A dimensionality reduction method for computing reachable tubes based on piecewise pseudo-time dependent Hamilton–Jacobi equation

Abstract

Reachability analysis is a powerful tool for studying the safety of nonlinear systems, in which one of the key points is the computation of reachable tubes. As a common method in engineering, the Hamiltonian Jacobi technique often faces the “curse of dimensionality”. Its computational complexity grows exponentially with the dimensionality of the system state space. This paper proposes a dimensionality reduction method for the computation of reachable tubes that can be used for problems with dynamical systems of a particular form and a columnar target set. In the proposed method, one state variable is considered a pseudo-time variable, and the remaining state variables are contained within a low-dimensional dynamical system.

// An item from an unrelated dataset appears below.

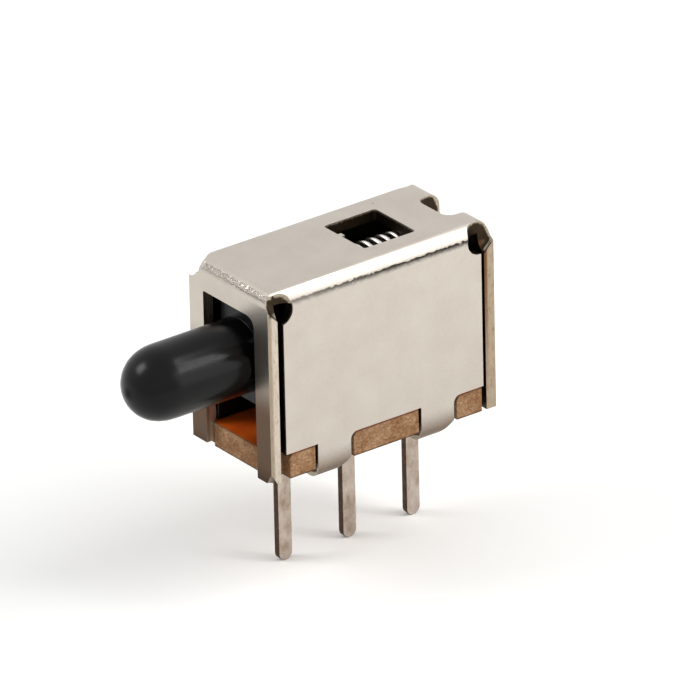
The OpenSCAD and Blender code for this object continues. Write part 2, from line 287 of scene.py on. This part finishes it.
def steelEdge(tree, coords, edgeNoise, skin):
    look = nickelPlate
    (frontX, _, _), (rearX, _, topZ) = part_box("frame")
    x, _, z = split(tree, coords)

    # punched walls: burnished next to the outer face, then broken
    broken = span(tree, plus(tree, skin, times(tree, edgeNoise, 0.5)), 0.32, 0.5)
    punched = mixColour(tree, broken, look["burnished"], look["fractured"])

    # sheared strips of the end plates: speckled along their length, darker on the outer corner of
    # the front one, and brown on the inner half of the rear one, most near the top
    streaks = noise(tree, stretched(tree, coords, 1.6, 1.0, 0.4), look["streakMm"], 5, 0.75)
    strip = ramp(tree, streaks, [(0.28, look["streakDark"]), (0.46, look["streakLight"]),
                                 (0.75, look["streakBright"])])
    isRear = calc(tree, "GREATER_THAN", x, (frontX + rearX) / 2)
    strip = mixColour(tree, isRear, strip, look["rearStrip"], "MULTIPLY")
    depth = plus(tree, skin, times(tree, edgeNoise, 0.25))
    outerDark = times(tree, span(tree, depth, 0.6, 0.35), 0.7, minus(tree, 1.0, isRear))
    strip = mixColour(tree, outerDark, strip, look["streakDark"])
    innerBrown = times(tree, span(tree, depth, 0.7, 0.95), isRear,
                       span(tree, z, topZ - look["rearBrownToMm"] * mm,
                            topZ - look["rearBrownFromMm"] * mm))
    strip = mixColour(tree, innerBrown, strip, look["rearBrown"])
    sideways = calc(tree, "ABSOLUTE", split(tree, surfaceNormal(tree))["Y"])
    isStrip = times(tree, span(tree, sideways, 0.6, 0.8),
                    span(tree, z, topZ - 0.5 * mm, topZ - 0.65 * mm))
    return mixColour(tree, isStrip, punched, strip)


def steelCrazing(tree, coords, edgeNoise, cut):
    # where the plating has crazed: patches along the middle of the front bend
    (frontX, _, _), (_, _, topZ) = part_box("frame")
    x, _, z = split(tree, coords)
    ahead = minus(tree, x, frontX)
    below = minus(tree, topZ, z)
    wandering = plus(tree, ahead, times(tree, edgeNoise, 0.1 * mm))
    acrossBend = calc(tree, "ABSOLUTE", minus(tree, wandering, below))
    patches = noise(tree, coords, nickelPlate["cracklePatchMm"], 3)
    return times(tree, span(tree, acrossBend, 0.15 * mm, 0.05 * mm),
                 span(tree, plus(tree, ahead, below), 0.5 * mm, 0.3 * mm),
                 span(tree, patches, 0.36, 0.5), minus(tree, 1.0, cut))


def makeNickelPlatedSteel():
    # rolled steel strip, nickel plated after it was stamped: warm satin grey faces, sheared edges
    # with a bright burnished band and a rough one, and plating that has crazed on the front bend
    look = nickelPlate
    material, tree, shader = newMaterial("nickelPlatedSteel")
    coords = objectCoords(tree)
    cut, skin = attribute(tree, "cutEdge"), attribute(tree, "skinDepth")
    grain = noise(tree, coords, look["grainMm"], 4, 0.6)
    edgeNoise = noise(tree, coords, look["cutGrainMm"], 5, 0.7)
    crackle = noise(tree, coords, look["crackleMm"], 3, 0.7, 0.4)
    face = steelFace(tree, coords, grain, cut, skin)
    edge = steelEdge(tree, coords, edgeNoise, skin)
    crazed = steelCrazing(tree, coords, edgeNoise, cut)
    rough = plus(tree, times(tree, grain, 0.08), look["roughness"])
    rough = plus(tree, rough, times(tree, cut, 0.1))
    rough = minus(tree, rough, times(tree, crazed, look["crackleGloss"]))
    height = plus(tree, times(tree, grain, 0.1),
                  times(tree, crackle, crazed, look["crackleHeight"]))
    height = plus(tree, height, times(tree, edgeNoise, cut, 1.2))
    dress(tree, shader, Metallic=1.0, Base_Color=mixColour(tree, cut, face, edge),
          Roughness=rough, Normal=bump(tree, height, look["reliefMm"]))
    return material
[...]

Multiple slices of the original reachable tube are obtained by solving the Hamilton–Jacobi equation constructed based on this low-dimensional dynamical system and then stacking these slices to reconstruct the original reachable tube. Since the solved Hamilton–Jacobi equation is one dimension lower than the Hamilton–Jacobi equation in the original problem, the complexity of the computation is significantly reduced. Furthermore, the proposed method can be combined with existing methods to further reduce the dimensionality of the reachability problem. The computational accuracy and efficiency of the proposed method are demonstrated by some examples.